* START EXERCISE MATERIALS *

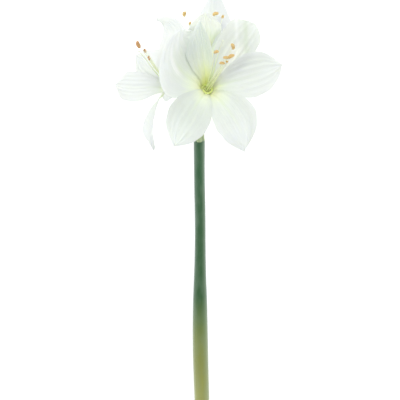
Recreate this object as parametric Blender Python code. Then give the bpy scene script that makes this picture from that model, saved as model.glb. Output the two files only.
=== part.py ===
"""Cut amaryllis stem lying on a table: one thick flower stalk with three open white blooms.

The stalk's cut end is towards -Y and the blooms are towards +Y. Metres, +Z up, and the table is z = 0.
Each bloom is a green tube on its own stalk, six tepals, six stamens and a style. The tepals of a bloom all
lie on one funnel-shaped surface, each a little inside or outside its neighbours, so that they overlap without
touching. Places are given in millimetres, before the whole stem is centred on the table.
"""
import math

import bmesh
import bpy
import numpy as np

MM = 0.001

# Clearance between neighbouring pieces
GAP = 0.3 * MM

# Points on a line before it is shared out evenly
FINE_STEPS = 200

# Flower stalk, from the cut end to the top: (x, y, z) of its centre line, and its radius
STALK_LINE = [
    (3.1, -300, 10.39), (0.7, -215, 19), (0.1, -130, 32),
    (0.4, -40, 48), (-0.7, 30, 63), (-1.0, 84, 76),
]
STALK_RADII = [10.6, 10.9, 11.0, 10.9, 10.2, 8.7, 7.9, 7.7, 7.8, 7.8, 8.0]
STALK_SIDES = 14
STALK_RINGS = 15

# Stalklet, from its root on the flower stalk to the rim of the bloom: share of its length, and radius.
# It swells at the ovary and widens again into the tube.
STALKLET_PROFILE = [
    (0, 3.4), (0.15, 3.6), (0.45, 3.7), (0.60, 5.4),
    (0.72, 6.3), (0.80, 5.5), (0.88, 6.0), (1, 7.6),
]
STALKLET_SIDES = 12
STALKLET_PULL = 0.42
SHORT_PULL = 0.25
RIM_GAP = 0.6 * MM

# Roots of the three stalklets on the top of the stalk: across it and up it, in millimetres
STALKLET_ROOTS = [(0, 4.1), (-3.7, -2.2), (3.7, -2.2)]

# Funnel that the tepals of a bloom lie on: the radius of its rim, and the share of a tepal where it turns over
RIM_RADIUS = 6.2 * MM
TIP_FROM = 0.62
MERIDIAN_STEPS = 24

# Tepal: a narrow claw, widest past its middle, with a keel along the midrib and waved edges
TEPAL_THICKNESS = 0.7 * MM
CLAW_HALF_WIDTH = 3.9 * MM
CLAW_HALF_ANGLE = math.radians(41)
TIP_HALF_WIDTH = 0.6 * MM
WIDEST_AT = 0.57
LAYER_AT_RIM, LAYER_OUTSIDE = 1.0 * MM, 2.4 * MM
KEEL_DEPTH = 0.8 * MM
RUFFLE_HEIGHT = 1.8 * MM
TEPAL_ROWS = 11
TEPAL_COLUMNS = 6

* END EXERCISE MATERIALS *
* START EXERCISE MATERIALS *

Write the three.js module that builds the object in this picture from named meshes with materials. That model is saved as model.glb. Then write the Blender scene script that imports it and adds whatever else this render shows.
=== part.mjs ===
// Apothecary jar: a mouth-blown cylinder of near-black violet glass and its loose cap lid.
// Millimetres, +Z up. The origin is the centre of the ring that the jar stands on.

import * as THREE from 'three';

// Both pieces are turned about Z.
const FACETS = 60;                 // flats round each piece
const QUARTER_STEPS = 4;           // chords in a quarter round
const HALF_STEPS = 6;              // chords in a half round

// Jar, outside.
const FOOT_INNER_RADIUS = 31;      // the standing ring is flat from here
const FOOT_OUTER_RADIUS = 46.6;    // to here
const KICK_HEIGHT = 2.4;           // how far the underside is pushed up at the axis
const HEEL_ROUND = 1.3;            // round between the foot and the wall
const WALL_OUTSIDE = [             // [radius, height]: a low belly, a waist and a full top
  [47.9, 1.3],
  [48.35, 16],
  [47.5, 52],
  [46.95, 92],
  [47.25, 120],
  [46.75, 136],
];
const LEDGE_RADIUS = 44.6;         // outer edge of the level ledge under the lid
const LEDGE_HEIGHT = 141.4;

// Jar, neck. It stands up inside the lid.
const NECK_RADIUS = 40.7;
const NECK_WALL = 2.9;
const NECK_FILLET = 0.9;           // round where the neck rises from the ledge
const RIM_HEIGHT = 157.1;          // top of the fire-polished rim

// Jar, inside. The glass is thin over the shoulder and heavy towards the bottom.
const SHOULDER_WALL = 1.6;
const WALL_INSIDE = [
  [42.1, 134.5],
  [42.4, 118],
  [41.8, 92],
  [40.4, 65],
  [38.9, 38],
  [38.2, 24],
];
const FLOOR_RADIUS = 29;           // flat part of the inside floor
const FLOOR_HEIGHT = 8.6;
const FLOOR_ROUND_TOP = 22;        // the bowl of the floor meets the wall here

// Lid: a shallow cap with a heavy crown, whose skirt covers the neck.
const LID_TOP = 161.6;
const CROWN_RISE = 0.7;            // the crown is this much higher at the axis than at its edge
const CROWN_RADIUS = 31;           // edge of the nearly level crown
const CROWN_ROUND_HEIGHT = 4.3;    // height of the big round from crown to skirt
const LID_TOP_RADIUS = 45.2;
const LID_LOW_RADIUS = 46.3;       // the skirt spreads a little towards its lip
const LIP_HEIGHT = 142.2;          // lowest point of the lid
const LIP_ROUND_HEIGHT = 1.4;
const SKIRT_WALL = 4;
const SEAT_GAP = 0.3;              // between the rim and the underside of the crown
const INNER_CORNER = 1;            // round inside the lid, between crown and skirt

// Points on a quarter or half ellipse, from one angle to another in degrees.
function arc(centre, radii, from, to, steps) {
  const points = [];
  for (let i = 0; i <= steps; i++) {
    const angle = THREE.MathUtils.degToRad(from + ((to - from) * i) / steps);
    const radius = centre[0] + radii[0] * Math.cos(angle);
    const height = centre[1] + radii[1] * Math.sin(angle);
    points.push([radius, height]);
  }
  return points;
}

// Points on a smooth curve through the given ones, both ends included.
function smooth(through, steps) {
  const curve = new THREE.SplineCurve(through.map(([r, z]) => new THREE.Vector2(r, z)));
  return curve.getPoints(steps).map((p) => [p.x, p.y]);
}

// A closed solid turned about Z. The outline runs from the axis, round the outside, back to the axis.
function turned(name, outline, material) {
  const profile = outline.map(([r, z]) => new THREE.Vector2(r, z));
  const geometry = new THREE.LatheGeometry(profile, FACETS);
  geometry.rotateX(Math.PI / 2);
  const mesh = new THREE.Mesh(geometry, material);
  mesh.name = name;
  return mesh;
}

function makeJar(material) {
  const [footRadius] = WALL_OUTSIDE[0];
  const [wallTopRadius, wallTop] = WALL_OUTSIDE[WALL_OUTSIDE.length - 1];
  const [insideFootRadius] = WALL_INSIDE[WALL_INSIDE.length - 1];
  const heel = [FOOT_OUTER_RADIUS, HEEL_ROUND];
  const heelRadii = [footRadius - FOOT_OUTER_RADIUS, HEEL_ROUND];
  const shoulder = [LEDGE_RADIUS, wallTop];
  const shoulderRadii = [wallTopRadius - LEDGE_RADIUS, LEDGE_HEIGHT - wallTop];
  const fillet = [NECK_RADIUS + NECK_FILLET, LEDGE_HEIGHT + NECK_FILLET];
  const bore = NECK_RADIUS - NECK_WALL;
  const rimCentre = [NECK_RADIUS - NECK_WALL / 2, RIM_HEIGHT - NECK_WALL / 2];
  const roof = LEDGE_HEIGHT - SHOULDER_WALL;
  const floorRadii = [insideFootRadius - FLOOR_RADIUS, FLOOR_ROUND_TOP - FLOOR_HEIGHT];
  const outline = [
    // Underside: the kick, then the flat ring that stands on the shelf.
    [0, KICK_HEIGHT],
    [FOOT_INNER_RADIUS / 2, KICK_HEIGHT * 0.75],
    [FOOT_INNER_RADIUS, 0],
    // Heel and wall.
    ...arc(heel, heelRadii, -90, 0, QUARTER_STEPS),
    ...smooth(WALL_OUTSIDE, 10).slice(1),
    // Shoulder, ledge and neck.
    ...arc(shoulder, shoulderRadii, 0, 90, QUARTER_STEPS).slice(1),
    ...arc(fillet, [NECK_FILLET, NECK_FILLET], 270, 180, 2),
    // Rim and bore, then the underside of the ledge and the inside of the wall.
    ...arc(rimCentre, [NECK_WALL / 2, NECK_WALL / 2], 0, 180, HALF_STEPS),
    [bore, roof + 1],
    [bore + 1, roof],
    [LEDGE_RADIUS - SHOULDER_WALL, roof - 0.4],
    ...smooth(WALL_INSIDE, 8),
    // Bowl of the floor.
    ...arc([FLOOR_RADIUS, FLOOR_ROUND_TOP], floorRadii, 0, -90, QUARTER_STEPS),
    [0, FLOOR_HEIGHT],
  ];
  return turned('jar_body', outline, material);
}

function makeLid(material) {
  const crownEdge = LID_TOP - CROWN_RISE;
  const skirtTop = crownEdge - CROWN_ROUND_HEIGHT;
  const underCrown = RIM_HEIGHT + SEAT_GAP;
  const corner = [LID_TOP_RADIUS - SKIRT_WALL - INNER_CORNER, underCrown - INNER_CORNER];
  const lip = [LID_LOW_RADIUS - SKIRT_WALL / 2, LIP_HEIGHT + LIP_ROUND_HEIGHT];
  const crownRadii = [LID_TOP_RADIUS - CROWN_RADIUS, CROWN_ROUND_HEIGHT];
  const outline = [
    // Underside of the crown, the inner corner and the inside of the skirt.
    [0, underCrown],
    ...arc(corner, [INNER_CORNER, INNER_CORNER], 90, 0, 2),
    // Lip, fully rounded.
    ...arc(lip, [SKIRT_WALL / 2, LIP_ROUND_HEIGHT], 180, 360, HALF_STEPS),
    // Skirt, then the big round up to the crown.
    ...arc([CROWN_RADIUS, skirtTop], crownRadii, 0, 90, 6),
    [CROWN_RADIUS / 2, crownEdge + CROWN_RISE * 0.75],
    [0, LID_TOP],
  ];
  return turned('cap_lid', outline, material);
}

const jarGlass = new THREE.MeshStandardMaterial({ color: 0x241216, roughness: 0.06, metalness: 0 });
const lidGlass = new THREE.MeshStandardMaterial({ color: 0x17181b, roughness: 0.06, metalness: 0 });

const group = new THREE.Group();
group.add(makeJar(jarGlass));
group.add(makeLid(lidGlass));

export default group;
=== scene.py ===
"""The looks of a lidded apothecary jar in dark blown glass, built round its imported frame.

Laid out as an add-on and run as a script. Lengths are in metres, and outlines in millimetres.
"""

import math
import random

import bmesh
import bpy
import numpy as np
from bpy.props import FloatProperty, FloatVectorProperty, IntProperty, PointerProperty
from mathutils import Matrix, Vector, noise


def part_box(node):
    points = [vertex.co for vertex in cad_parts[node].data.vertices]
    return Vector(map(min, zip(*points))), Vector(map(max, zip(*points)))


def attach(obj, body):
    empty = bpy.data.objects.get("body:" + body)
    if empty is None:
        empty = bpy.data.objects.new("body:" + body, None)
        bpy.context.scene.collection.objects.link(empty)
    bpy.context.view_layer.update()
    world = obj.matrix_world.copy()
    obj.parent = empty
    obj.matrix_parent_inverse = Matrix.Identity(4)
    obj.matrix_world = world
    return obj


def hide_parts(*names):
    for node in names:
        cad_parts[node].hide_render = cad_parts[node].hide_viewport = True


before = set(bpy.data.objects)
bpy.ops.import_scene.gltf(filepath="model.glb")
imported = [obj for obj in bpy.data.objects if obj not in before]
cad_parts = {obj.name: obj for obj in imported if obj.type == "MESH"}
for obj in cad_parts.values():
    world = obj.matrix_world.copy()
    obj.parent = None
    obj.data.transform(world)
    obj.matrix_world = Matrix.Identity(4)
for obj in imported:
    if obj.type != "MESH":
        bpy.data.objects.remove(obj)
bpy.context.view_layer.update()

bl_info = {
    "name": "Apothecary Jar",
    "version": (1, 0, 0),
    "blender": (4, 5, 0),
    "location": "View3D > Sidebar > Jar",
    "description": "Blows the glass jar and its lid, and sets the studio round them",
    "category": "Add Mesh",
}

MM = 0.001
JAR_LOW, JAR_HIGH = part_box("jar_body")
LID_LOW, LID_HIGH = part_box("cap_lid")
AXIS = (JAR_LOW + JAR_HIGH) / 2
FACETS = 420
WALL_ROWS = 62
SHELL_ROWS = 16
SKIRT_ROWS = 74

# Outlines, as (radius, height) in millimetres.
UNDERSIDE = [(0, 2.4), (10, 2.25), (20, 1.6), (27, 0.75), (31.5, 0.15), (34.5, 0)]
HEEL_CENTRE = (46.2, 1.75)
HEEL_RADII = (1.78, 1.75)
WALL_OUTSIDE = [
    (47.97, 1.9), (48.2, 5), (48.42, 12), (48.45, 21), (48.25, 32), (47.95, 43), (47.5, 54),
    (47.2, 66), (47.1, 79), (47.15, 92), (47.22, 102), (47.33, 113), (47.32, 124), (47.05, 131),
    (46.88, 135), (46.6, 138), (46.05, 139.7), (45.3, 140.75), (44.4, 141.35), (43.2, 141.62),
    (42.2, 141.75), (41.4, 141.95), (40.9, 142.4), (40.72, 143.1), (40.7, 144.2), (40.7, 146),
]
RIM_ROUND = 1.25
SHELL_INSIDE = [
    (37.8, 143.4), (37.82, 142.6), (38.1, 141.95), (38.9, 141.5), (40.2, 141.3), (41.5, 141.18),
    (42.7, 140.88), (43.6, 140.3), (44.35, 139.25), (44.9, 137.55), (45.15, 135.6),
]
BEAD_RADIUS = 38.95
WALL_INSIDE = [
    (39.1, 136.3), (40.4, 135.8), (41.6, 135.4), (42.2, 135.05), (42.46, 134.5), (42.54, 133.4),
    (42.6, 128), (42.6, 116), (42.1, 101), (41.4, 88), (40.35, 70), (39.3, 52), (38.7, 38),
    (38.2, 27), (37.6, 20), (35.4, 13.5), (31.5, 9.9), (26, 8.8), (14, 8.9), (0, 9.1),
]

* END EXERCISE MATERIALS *

**WHAT NEEDS TO BE DONE:** Give back, word for word, each line from the one containing "Recreate this object" down to the one containing "open white blooms.", including those two lines.

**THE REPLY:**
Recreate this object as parametric Blender Python code. Then give the bpy scene script that makes this picture from that model, saved as model.glb. Output the two files only.
=== part.py ===
"""Cut amaryllis stem lying on a table: one thick flower stalk with three open white blooms.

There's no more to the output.